The objective of this work is to investigate a new paradigm wherein electricity customers install utility-compatible generation sources in their homes or facilities, each acting as an autonomous agent with economic, technical and social responses. In this microgrid, the utility acts as a facilitator, allowing customers to form ad hoc networks in emergencies. The approach is to develop a framework using multi-agent systems theory, and demonstrate it through high-fidelity modeling using a real-time digital simulator.
Intellectual Merit:
The intellectual merit is in extensive development, testing and demonstration of a new paradigm for a novel, completely autonomous, microgrid. Techniques that allow arbitrary installation of generation to cooperate as autonomous systems islands during emergencies have not been heretofore investigated extensively. This research will develop requisite theory, and demonstrate concepts that support autonomous operation of islands.
Broader Impact:
The broader impact includes a potential breakthrough in an emerging solution to reliable, secure and sustainable electric power systems; controller characterization through high-fidelity simulations to uncover hidden issues for sharing with manufacturing community to develop robust controllers; and preparing the next generation workforce for tomorrow's technologically advanced systems.
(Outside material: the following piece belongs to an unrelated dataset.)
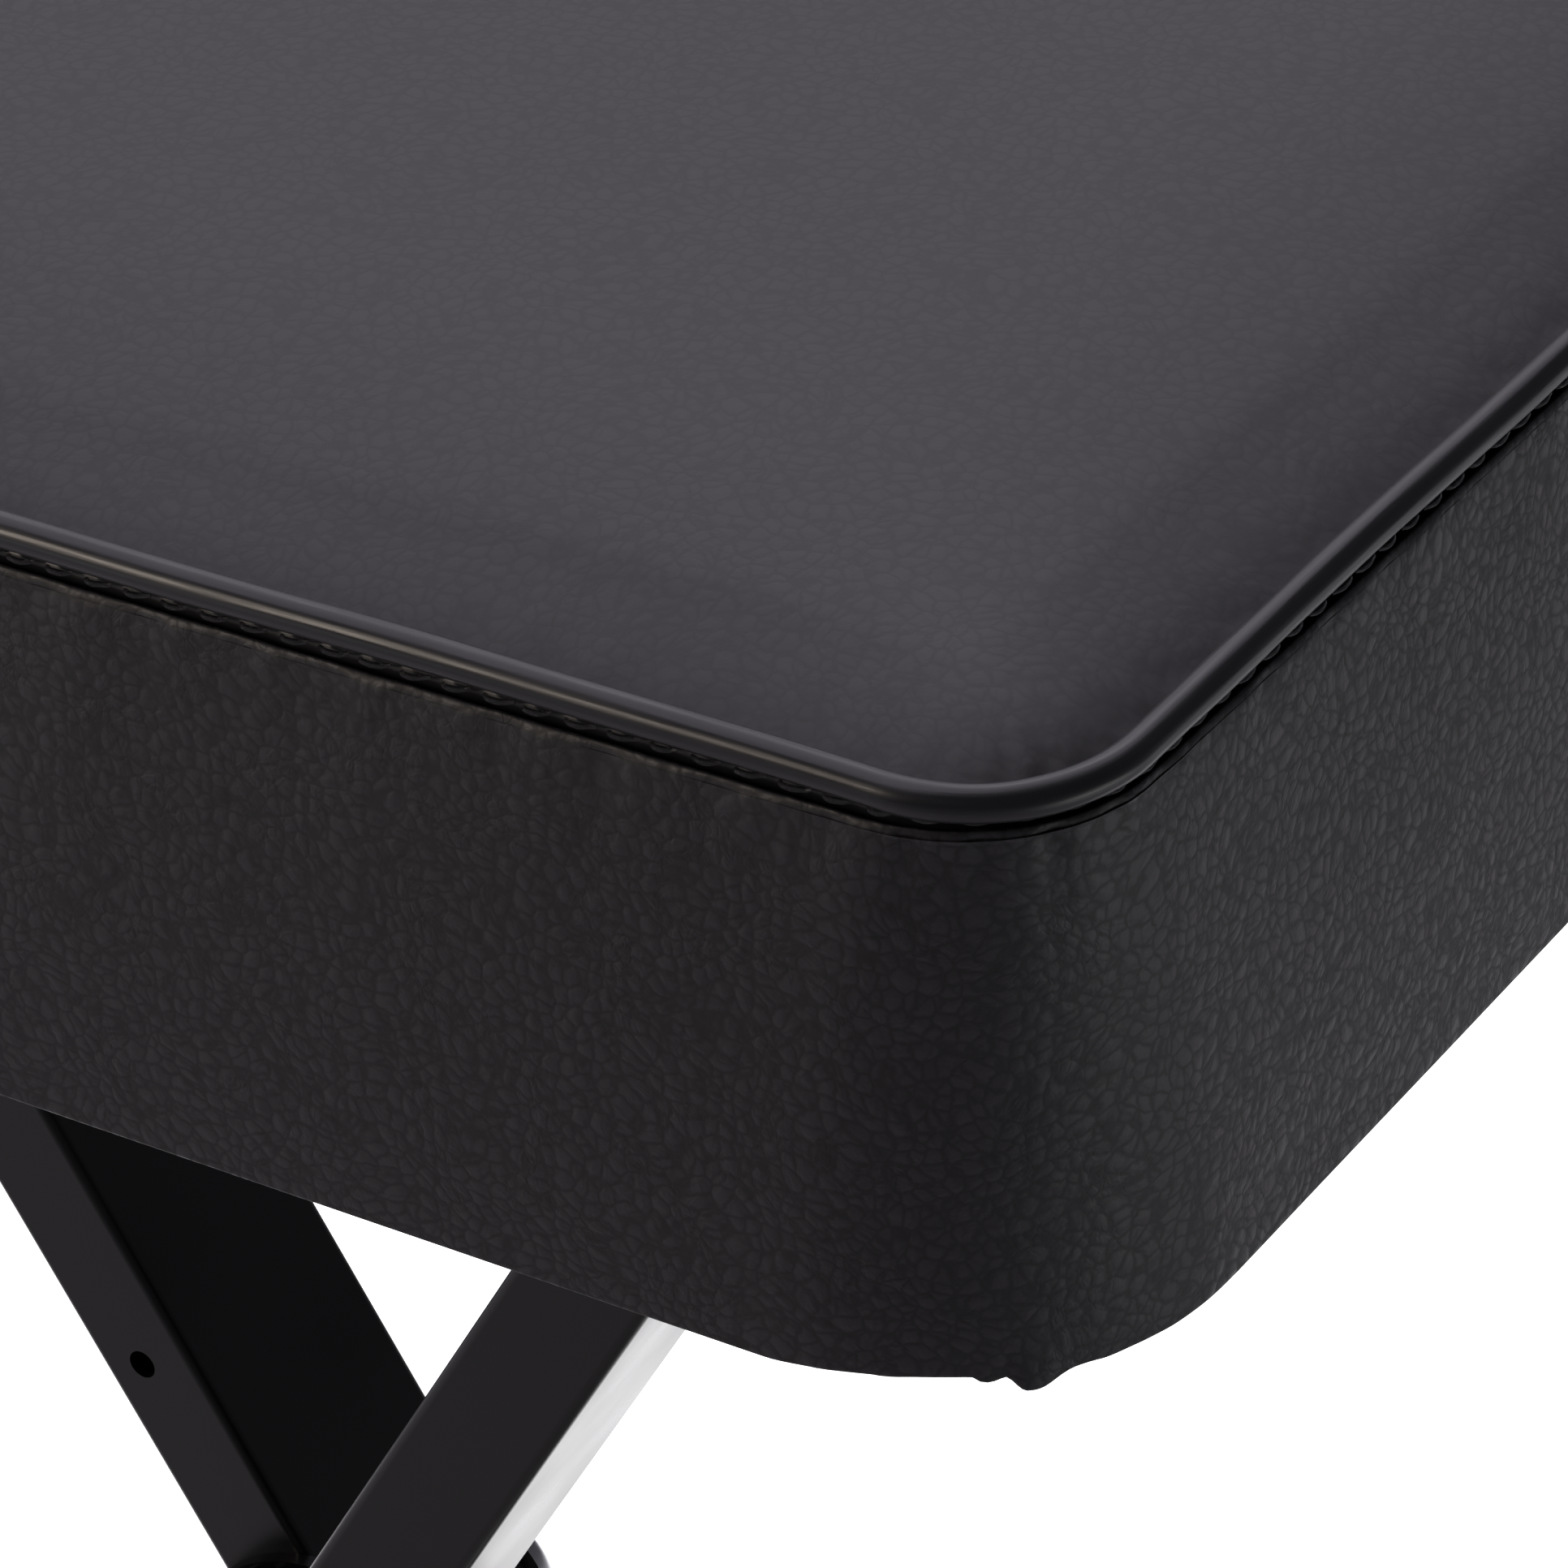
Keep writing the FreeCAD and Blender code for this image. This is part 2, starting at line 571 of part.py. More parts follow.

Autonomous microgrids with high penetration of distributed resources are expected to constitute a significant part of the reliable and secure energy delivery infrastructure of tomorrow. Widespread microgrids mitigate the stress on power grids, and provide security against disruption caused by inadvertent events such as storms, or malicious intent. The development of such microgrids requires fundamental R&D such as this project, and progress in energy technologies, public policy and utility business models.